Scientific Speed Reading: How to Read 300% Faster in 20 Minutes - ALee
https://medium.com/@timferriss/scientific-speed-reading-how-to-read-300-faster-in-20-minutes-55f36e4c2cbd
======
noobly
IME, speed reading is great in the domains where it’s applicable without
substantial detriment to comprehension (as in the case of pamphlets,
instruction manuals, a first skim of material, etc). What gets my jimmies in a
knot is the ‘productivity gurus’ who open up a book and treat finishing it (as
quickly as possible of course) as the primary goal. Your primary goal should
be to gleam as much as possible from the text, regardless of speed, and I
think there is much to be missed at 6 pages a second (arguably, this could
also originate from me being a poor speed reader, despite believing in it
firmly previously).
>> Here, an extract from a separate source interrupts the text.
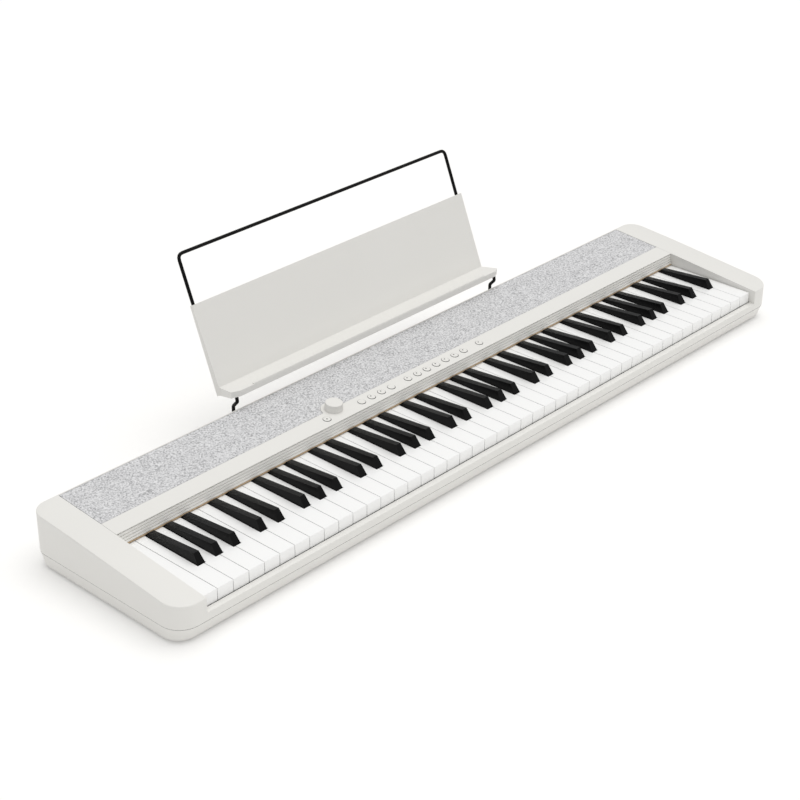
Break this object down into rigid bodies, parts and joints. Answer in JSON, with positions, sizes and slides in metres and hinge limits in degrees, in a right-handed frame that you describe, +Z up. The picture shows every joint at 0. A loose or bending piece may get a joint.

Mortimer Adler addresses this and more well in his book
“How to Read a Book”[0].

[0]: A summary of the algorithm can be found here:
[https://pastebin.com/wGFMM1pZ](https://pastebin.com/wGFMM1pZ)

------
nugi
Reading faster than conscious comprehension, described here, is just skimming.
While many claim to increase reading speed this way, it itself is not a
comprehensive reading method.

This Tim Ferris crap is like geek oprah.